__GIVEN DATA__

##########

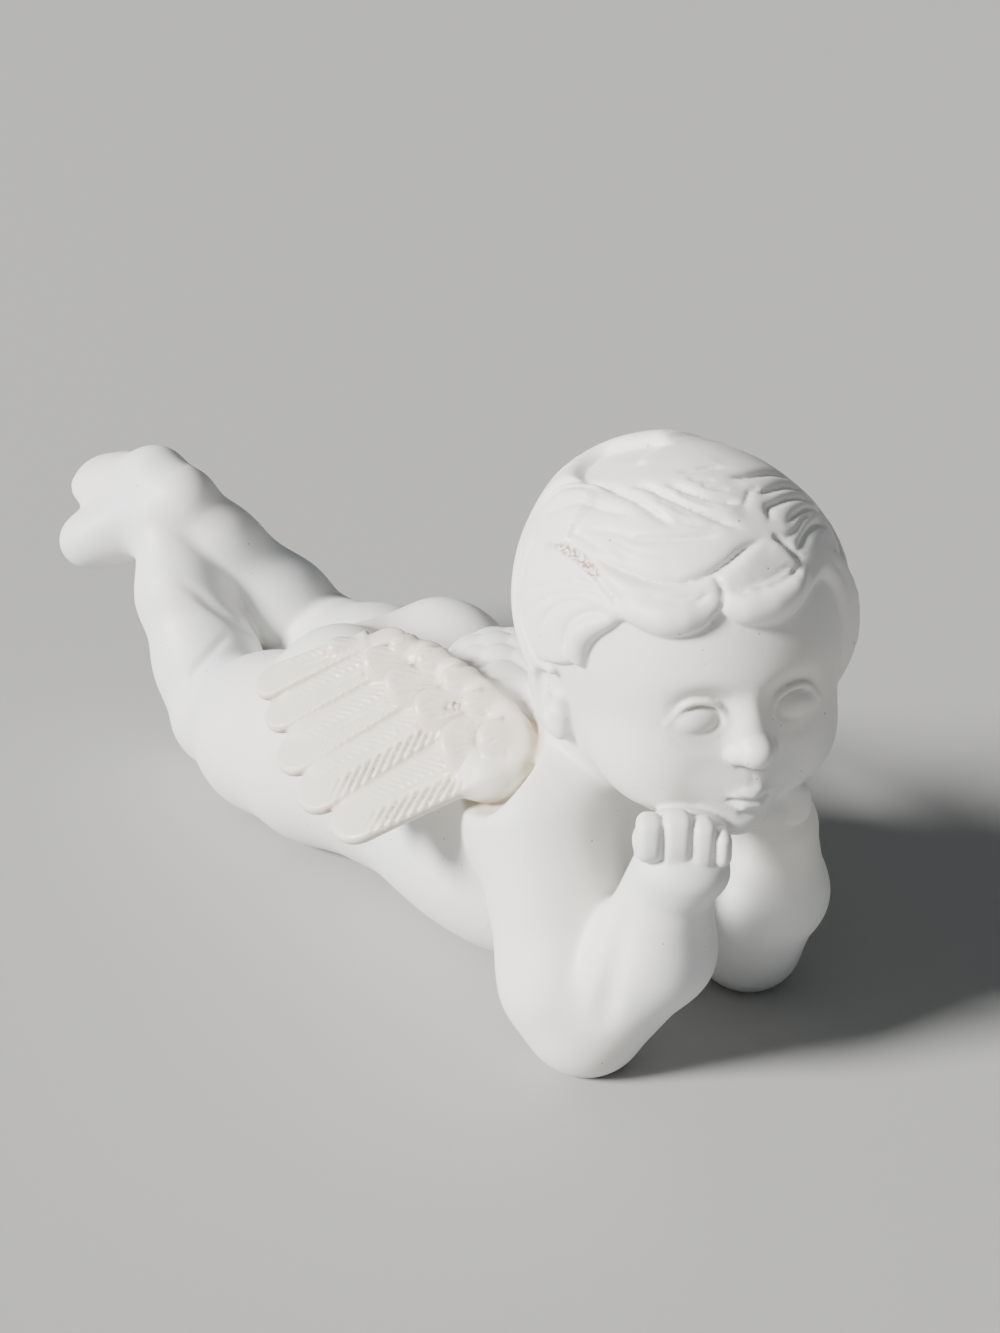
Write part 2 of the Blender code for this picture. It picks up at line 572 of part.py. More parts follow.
def wing(clay, side):
    up = mirrored(WING_UP, side)
    forward = mirrored(WING_FORWARD, side)
    frame = frame_of(mirrored(WING_OUT, side), forward, up)
    clay.limb([mirrored((-8, 56, 64), side), on_wing(3, 3, -5, side)], [12.3, 8.8])
    tilted_up = (up - FEATHER_TILT * forward).normalized()
    for (out_a, forward_a), (out_b, forward_b), half_root, half_tip in FEATHERS:
        knots = []
        for share in (0.0, 0.5, 1.0):
            droop = FEATHER_DROOP * ((out_b - out_a) * share) ** 2
            knots.append(on_wing(out_a + (out_b - out_a) * share,
                                 forward_a + (forward_b - forward_a) * share, -droop, side))
        halves = [half_root, (half_root + half_tip) / 2, half_tip]
        clay.limb(knots, halves, tilted_up, FEATHER_HALF / half_tip)
    for (root_a, tip_a, _, _), (root_b, tip_b, _, _) in zip(FEATHERS, FEATHERS[1:]):
        root = on_wing((root_a[0] + root_b[0]) / 2, (root_a[1] + root_b[1]) / 2, -0.6, side)
        tip = on_wing((tip_a[0] + tip_b[0]) / 2 - 7.5, (tip_a[1] + tip_b[1]) / 2, -1.2, side)
        clay.limb([root, tip], [6.4, 5.6], up, 0.3)
    clay.limb([on_wing(0, 20, -2.4, side), on_wing(5, 6, -2.2, side), on_wing(12, -10, -1.8, side),
               on_wing(22, -25, -1.2, side)], [8.8, 8.2, 6.7, 4.2], up, 0.5)
    clay.mass(on_wing(0.5, 20.5, -1.0, side), (8.8, 9.2, 5.2), frame)
    for root, tip, half, height in COVERTS:
        length = math.dist(root, tip)
        share = 1 - half / length if length > half else 0.1
        end = [root[i] + (tip[i] - root[i]) * share for i in range(2)]
        clay.limb([on_wing(*root, height - COVERT_SLOPE * length, side), on_wing(*end, height, side)],
                  [0.72 * half, half], up, COVERT_HALF / half)
    for out, ahead, half in INNER_EDGE:
        clay.mass(on_wing(out, ahead, 2.0, side), (half, 1.25 * half, 3.0), frame)
    for spot in DOWN:
        clay.mass(mirrored(spot, side), (4.6, 5.4, 3.2))


def skin_of(mesh):
    bm = bmesh.new()
    bm.from_mesh(mesh)
    tree = BVHTree.FromBMesh(bm)
    bm.free()
    return tree


def sculpted():
    body = Clay()
    torso(body)
    arms(body)
    legs(body)
    face_mass(body)
    smooth_body = body.pressed("smooth_body", BODY_VOXEL, BODY_SMOOTHING)
    sink(smooth_body)
    skin = skin_of(smooth_body)
    carving = Clay(smooth_body)
    face(carving, skin)
    for side in (-1, 1):
        ear(carving, side)
        wing(carving, side)
    hair(carving)
    fist(carving, RIGHT_FIST, (0.782, -0.624, 0), (-0.6, -0.75, 0.1))
    fist(carving, LEFT_FIST, (0.6, 0.75, 0), (0.75, -0.65, 0.1), HAND_BACK)
    foot(carving, (-5, 228, 80.5), (-26.5, 265, 60.5), (-0.25, 0.4, 0.85), 1, 1.25)
    foot(carving, (-7, 238, 84), (-17, 274, 78), (-0.2, 0.1, 0.95), -1, 0.95)
    return carving.pressed("carved_body", CARVING_VOXEL, CARVING_SMOOTHING)


def slab_below(height):
    """Cuts off all that lies below the ground, so that belly, elbows and knees get flat pads."""
    mesh = bpy.data.meshes.new("ground_cut")
    bm = bmesh.new()
    span = Matrix.Diagonal((2 * GRID_LENGTH, 3 * GRID_LENGTH, SLAB_DEPTH, 1.0))
    bmesh.ops.create_cube(bm, size=1.0, matrix=Matrix.Translation((0, 0, height - SLAB_DEPTH / 2)) @ span)
    bm.to_mesh(mesh)
    bm.free()
    slab = bpy.data.objects.new("ground_cut", mesh)
    slab.hide_render = True
    slab.display_type = "WIRE"
    cutters.objects.link(slab)
    return slab


def region(spot):
    """The region of the figure that a spot is in."""
    if min((spot - fist).length for fist in (RIGHT_FIST, LEFT_FIST)) < HAND_REACH:
        return "hands"
    if (spot - HEAD).length < HEAD_REACH:
        return "head"
    local = mirrored(spot, -1 if spot.x < 0 else 1) - WING_POINT
    ways = (WING_UP, WING_OUT, WING_FORWARD)
    if all(abs(local.dot(way)) < reach for way, reach in zip(ways, BLADE_REACH)):
        return "wings"
    return "body"


def figure():
    mesh = sculpted()
    obj = bpy.data.objects.new("cherub_figurine", mesh)
    parts.objects.link(obj)
    regions = {name: [] for name in TRIANGLES}
    for vert in mesh.vertices:
        regions[region(vert.co)].append(vert.index)
    facets = 2 * len(mesh.polygons)
    for name, members in regions.items():
        obj.vertex_groups.new(name=name).add(members, 1.0, "REPLACE")
        kept = facets - 2 * len(members) + TRIANGLES[name]
        coarser = obj.modifiers.new(name, "DECIMATE")
        coarser.ratio = kept / facets
        coarser.vertex_group = name
        coarser.use_collapse_triangulate = True
        facets = kept
    cut = obj.modifiers.new("pads", "BOOLEAN")
    cut.operation = "DIFFERENCE"
    cut.solver = "EXACT"
    cut.object = slab_below(PAD_DEPTH)
    mesh = evaluated(obj)
    mesh.name = "cherub_figurine"
    low = Vector(min(v.co[i] for v in mesh.vertices) for i in range(3))
    high = Vector(max(v.co[i] for v in mesh.vertices) for i in range(3))
    stand = Vector(((low.x + high.x) / 2, (low.y + high.y) / 2, low.z))
    mesh.transform(Matrix.Scale(FIGURE_LENGTH / (high.y - low.y), 4) @ Matrix.Translation(-stand))
    mesh.materials.append(glazed_white())
    mesh.shade_smooth()
    mesh.set_sharp_from_angle(angle=math.radians(SHARP_ANGLE))
    obj = bpy.data.objects.new("cherub_figurine", mesh)
    parts.objects.link(obj)


clear_scene()
figure()
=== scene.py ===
"""Cherub figurine: the white casting with its hair, feathers and finish, on a pale floor.

The figure is sculpted in millimetres on its own grid: +X is its left, +Y runs from its head to its
feet, +Z is up and the ground is at 0. It is then fitted into the box of the frame's solid.
"""
import math

import bpy
import numpy as np
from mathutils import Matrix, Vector


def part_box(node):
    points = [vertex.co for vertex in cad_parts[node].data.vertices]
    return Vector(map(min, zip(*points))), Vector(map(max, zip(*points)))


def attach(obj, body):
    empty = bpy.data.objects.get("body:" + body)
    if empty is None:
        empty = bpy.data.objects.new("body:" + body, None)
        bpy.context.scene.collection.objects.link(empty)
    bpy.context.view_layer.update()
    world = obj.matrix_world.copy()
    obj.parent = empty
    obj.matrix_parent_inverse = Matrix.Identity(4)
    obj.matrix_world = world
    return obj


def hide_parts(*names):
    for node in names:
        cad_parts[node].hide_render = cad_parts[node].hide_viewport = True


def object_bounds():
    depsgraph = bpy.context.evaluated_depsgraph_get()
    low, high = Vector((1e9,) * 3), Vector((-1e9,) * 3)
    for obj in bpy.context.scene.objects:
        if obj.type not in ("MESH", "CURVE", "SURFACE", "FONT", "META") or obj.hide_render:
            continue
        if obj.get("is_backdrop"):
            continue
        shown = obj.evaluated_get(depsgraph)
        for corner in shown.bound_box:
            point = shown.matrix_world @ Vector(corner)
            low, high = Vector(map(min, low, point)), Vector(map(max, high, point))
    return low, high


def unit(vector):
    vector = np.asarray(vector, float)
    return vector / np.linalg.norm(vector)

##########

__PROBLEM TO WORK ON__
Begin with the line containing "mesh.materials.append(glazed_white())", end with the line containing "bpy.context.scene.collection.objects.link(empty)", and repeat every line in that stretch exactly.

__SOLUTION FOR THIS TASK__
    mesh.materials.append(glazed_white())
    mesh.shade_smooth()
    mesh.set_sharp_from_angle(angle=math.radians(SHARP_ANGLE))
    obj = bpy.data.objects.new("cherub_figurine", mesh)
    parts.objects.link(obj)


clear_scene()
figure()
=== scene.py ===
"""Cherub figurine: the white casting with its hair, feathers and finish, on a pale floor.

The figure is sculpted in millimetres on its own grid: +X is its left, +Y runs from its head to its
feet, +Z is up and the ground is at 0. It is then fitted into the box of the frame's solid.
"""
import math

import bpy
import numpy as np
from mathutils import Matrix, Vector


def part_box(node):
    points = [vertex.co for vertex in cad_parts[node].data.vertices]
    return Vector(map(min, zip(*points))), Vector(map(max, zip(*points)))


def attach(obj, body):
    empty = bpy.data.objects.get("body:" + body)
    if empty is None:
        empty = bpy.data.objects.new("body:" + body, None)
        bpy.context.scene.collection.objects.link(empty)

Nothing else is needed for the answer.